Noah Grove Wins Gold At PyeongChang Paralympics

Eighteen-year-old Noah Grove, who had his left leg amputated below the knee when he was only 5 years old, has excelled as a sled hockey player, and his skills and dedication paid off in South Korea when he and other Team USA members captured the gold medal in the Winter Paralympic Games in March.

Grove, of Frederick, Md., is the son of Chris Grove, who won more than 680 races as a trainer based in Maryland. Team USA tied the sled hockey game with only 35 seconds in regulation and then scored a goal in sudden death to defeat the Canadian team.

Grove played in all five games with three goals and three assists.

 “It’s definitely a top moment in my life so far,” Noah Grove said after the victory.

He was named to the Paralympic sled hockey team on Jan. 1, and previously played in the World Championship in 2017 in Gangneung, South Korea. Grove helped the U.S. win a silver medal while skating in all seven games of the series.

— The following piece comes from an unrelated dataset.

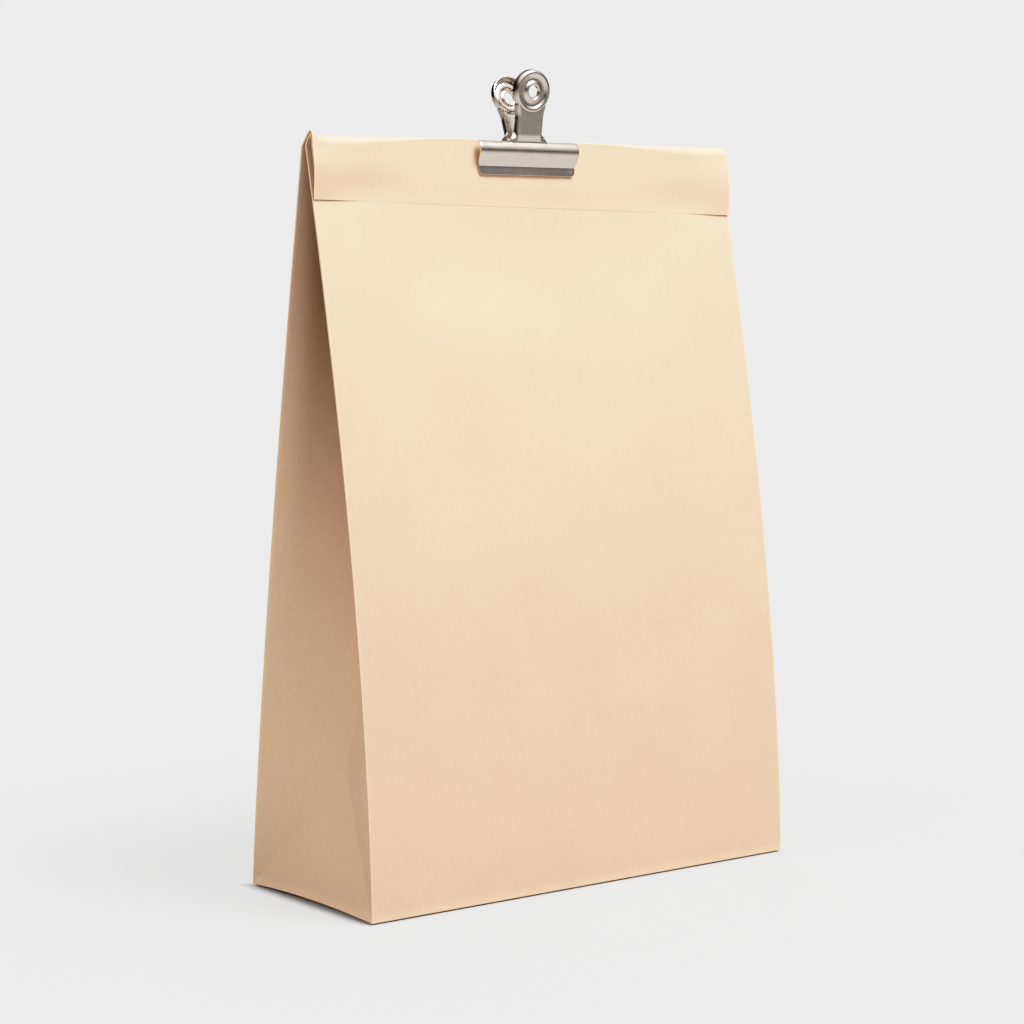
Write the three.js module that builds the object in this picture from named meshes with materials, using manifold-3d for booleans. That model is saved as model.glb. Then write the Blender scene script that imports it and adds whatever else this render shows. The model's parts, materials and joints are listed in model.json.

Grove also has skated in two World Sled Hockey Challenges and helped the U.S. team win two championships in 2016 and 2017, both times in Charlottetown, Prince Edward Island, Canada.

Earlier this year, the world traveler also skated in Italy in the Turin Para Ice Hockey International Tournament, which Team USA won.

Grove was diagnosed with bone cancer at the age of 4, and lost his left leg at the age of 5. The Maryland racing community at the time created the “Noah Fund” to provide assistance for the child’s needs, which included artificial limbs. More than $120,000 was raised.

The Grove family was able to witness the Winter Paralympic Games in person.

“It was a great experience,” said Chris Grove, who is assisting the MTHA in organizing the upcoming Groom Elite program for Maryland backstretch workers. “Our whole family went to South Korea. Most of my journey in my life has been my own, so to be able to follow Noah’s is a pretty great experience.

“Team USA were the definite favorites, but the game was exciting. Once we tied it and it went to overtime, I think Canada was exhausted. Noah is the youngest member of the team, so that probably will allow him to participate in the next three Olympics.”

Grove looks back fondly on the “Night for Noah” fundraiser and the impact it had on his son and the family. The project was organized by Fran Raffetto, wife of then-Maryland Jockey Club President Lou Raffetto Jr., with assistance from many others.

It was a very big help for Noah,” Grove said. “It was amazing.”